Rousey's feud with Floyd Mayweather is infamous at this point, and it all started with her commentary on Mayweather's history with domestic violence. Naturally, Rousey has strong opinions about domestic violence and is in a position to raise awareness for this all-too-prevalent issue. But since Rousey has been dating her Glendale Fighting Club teammate Travis Browne — a man who stands accused of violence by his estranged wife Jenna Webb — she has remained mum on the topic. Although Browne has since been cleared by the UFC following a third-party investigation, Webb still alleges the accusations are true. Given Rousey's seemingly definitive stance on behalf of female domestic violence victims, a statement could have helped clear up any impression of hypocrisy.
In her book My Fight/Your Fight, Rousey chronicles the difficult time an ex-boyfriend gave her, even taking nude photos of her without her consent. She found the photos and deleted them, but she also decided to confront "Snappers McCreepy" (as she dubbed him) when he got home. When he realized she'd found the photos, Rousey claims, he started crying. "I slapped him across the face so hard my hand hurt," she says. Then, when he tried to block the door so he could explain, Rousey "punched him in the face with a straight right, then a left hook... grabbed him by the neck of his hoodie, kneed him in the face and tossed him aside on the kitchen floor." Clearly, this guy was a tool, but the force Rousey used in response was categorically excessive.
We can all agree that the massacre that took place at Sandy Hook Elementary School on Dec. 14, 2012 was a tragedy of unspeakable horror. Conspiracy theories refuting the veracity of the event marginalize the deaths of the 20 children and six staff members lost that day and discount the unfathomable loss their loved ones experienced. So when Rousey tweeted a video purporting Sandy Hook was nothing more than fake images and falsified records, it struck a nerve with fans. Although she initially tweeted "asking questions is more patriotic than blindly accepting what you're told" in her defense, she later went on to remove the controversial video.
Listen, we like a good rivalry just as much as the next person, but Rousey's comments often cross the threshold from playful jabs to full-on jarring. As a woman taking up the mantle of being a role model and a women's icon, it would be fantastic to see her lift up other women more than she tears them down.
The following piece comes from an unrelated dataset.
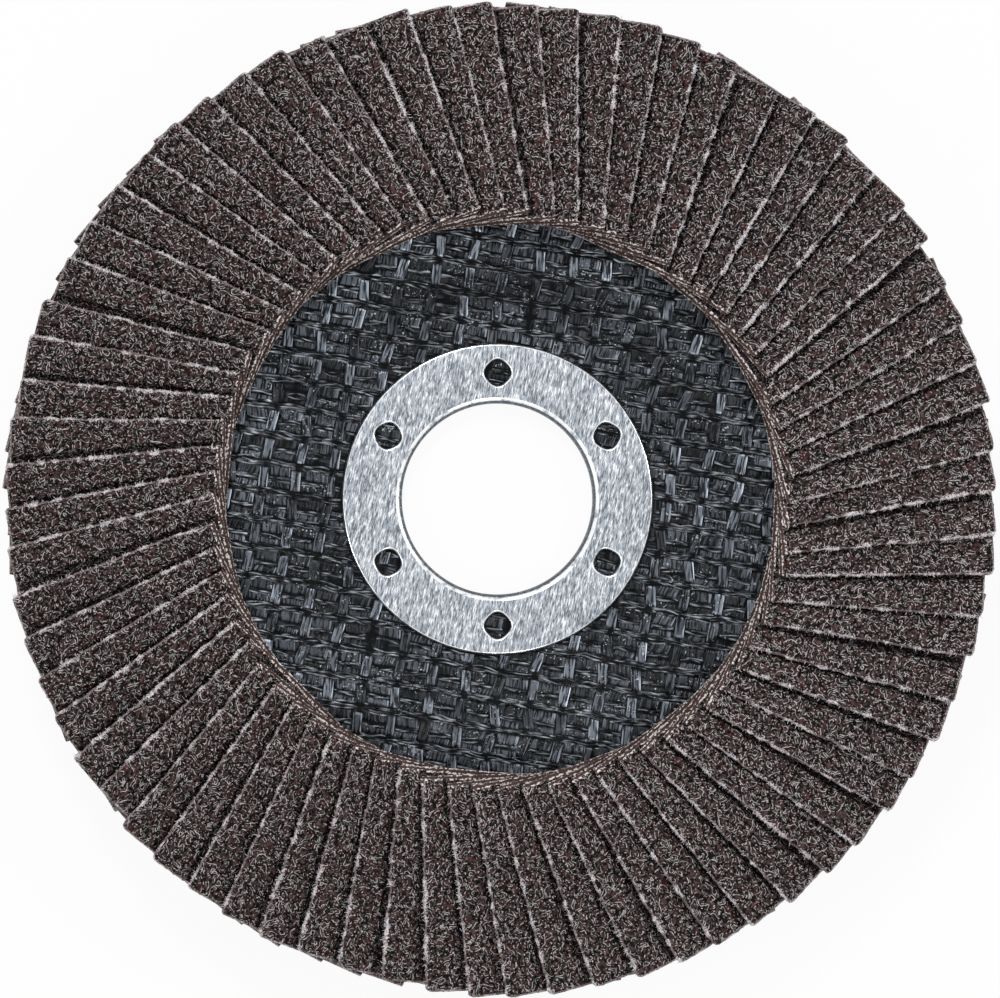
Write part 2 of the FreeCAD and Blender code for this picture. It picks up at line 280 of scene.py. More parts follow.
def resin_material(look):
    """Phenolic resin, moulded in a press over the glass cloth: black, faintly blue and glossy, with
    the cloth's floats just showing through, their filaments drawn coarser than real."""
    material, tree, shader = new_material("black phenolic resin")
    ripples = add(tree, "TexNoise", {"Vector": object_coords(tree), "Scale": 1 / 0.7, "Detail": 3,
                                     "Roughness": 0.6})
    turned = object_coords(tree, (1, 1, 1), math.radians(look.tape_lean))
    axes = add(tree, "SeparateXYZ", turned).node.outputs
    waves = []
    for axis, pitch in ((0, look.tape_pitch), (1, look.thread_pitch)):
        wave = add(tree, "Math", axes[axis], math.tau / pitch, operation="MULTIPLY")
        waves.append(add(tree, "Math", wave, operation="SINE"))
    basket = add(tree, "Math", *waves, operation="MULTIPLY")
    # Filaments run lengthwise where a tape floats and crosswise where a thread does
    filaments = []
    for scale in ((1, 0.12, 1), (0.12, 1, 1)):
        drawn = add(tree, "Mapping", {"Vector": turned, "Scale": scale})
        filaments.append(add(tree, "TexNoise", {"Vector": drawn, "Scale": 1 / look.filament,
                                                "Detail": 1, "Roughness": 0.6}))
    lengthwise, crosswise = filaments
    side = add(tree, "MapRange", basket, -0.05, 0.05, **SMOOTH)
    strands = add(tree, "Mix", {0: side, 6: crosswise, 7: lengthwise}, **COLOURS)
    strands = add(tree, "MapRange", strands, 0.42, 0.6, 0.04, 0.4, **SMOOTH)
    float_top = add(tree, "Math", basket, operation="ABSOLUTE")
    float_top = add(tree, "MapRange", float_top, 0.1, 0.7, **SMOOTH)
    shown = add(tree, "Math", strands, float_top, operation="MULTIPLY")
    deep = add(tree, "MapRange", ripples, 0.45, 0.75, **SMOOTH)
    colour = add(tree, "Mix", {0: deep, 6: look.resin, 7: look.pit}, **COLOURS)
    colour = add(tree, "Mix", {0: shown, 6: colour, 7: look.tape}, **COLOURS)
    normal = add(tree, "Bump", {"Height": float_top, "Distance": 0.12 * MM})
    normal = add(tree, "Bump", {"Height": ripples, "Distance": 0.15 * MM, "Normal": normal})
    give(tree, shader, {"Base Color": colour, "Normal": normal,
                        "Roughness": 0.38, "Specular IOR Level": 0.06})
    return material


def glass_material(look, name, deep, raised):
    """Glass roving wetted with black resin: filaments lie along each tape, drawn coarser than real
    so that they show, and the thin skin of resin over them is glossy, so the tapes glint."""
    material, tree, shader = new_material("resin-wetted " + name.replace("_", " "))
    place = add(tree, "Attribute", attribute_name="cloth", out="Vector")
    place = add(tree, "Mapping", {"Vector": place, "Scale": (1, 0.12, 0)})
    filaments = add(tree, "TexNoise", {"Vector": place, "Scale": 1 / look.filament, "Detail": 1,
                                       "Roughness": 0.6})
    strands = add(tree, "MapRange", filaments, 0.42, 0.57, 0.04, 1.1, **SMOOTH)
    # The level attribute brings each ribbon's tone together with painted highlights and painted shade
    level = add(tree, "Attribute", attribute_name="level", out="Fac")
    colour = add(tree, "Mix", {0: strands, 6: deep, 7: raised}, **COLOURS)
    colour = add(tree, "Mix", {0: 1.0, 6: colour, 7: level}, blend_type="MULTIPLY", **COLOURS)
    # Dust and painted glints: pale specks that lie in patches
    coords = object_coords(tree)
    patches = add(tree, "TexNoise", {"Vector": coords, "Scale": 1 / 2.5, "Detail": 2})
    patches = add(tree, "MapRange", patches, 0.46, 0.6, **SMOOTH)
    specks = add(tree, "TexNoise", {"Vector": coords, "Scale": 1 / 0.27, "Detail": 1})
    specks = add(tree, "MapRange", specks, 0.63, 0.70, **SMOOTH)
    dust_and_glint_specks = add(tree, "Math", patches, specks, operation="MULTIPLY")
    colour = add(tree, "Mix", {0: dust_and_glint_specks, 6: colour, 7: look.dust_and_glint}, **COLOURS)
    wet = add(tree, "TexNoise", {"Vector": coords, "Scale": 1 / 1.1, "Detail": 2, "Roughness": 0.6})
    rough = add(tree, "MapRange", wet, 0.35, 0.65, 0.2, 0.45, **SMOOTH)
    normal = add(tree, "Bump", {"Height": filaments, "Distance": 0.16 * MM})
    normal = add(tree, "Bump", {"Height": wet, "Distance": 0.15 * MM, "Normal": normal})
    give(tree, shader, {"Base Color": colour, "Roughness": rough, "Normal": normal,
                        "Specular IOR Level": 0.15})
    return material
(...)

Rather, on the state of women's MMA prior to her arrival, Rousey has said, "Everybody was trying to be Miss America, unwilling to go under any kind of criticism, and taking the safe answers." And it isn't just fellow female fighters she goes after. "Kim Kardashian is like a glorified porn star that's been taken and somehow pushed to be some sort of role model... it's just wrong in every way and, if I had a chance, if I had to pick anyone, of course I would beat her up," she recently remarked.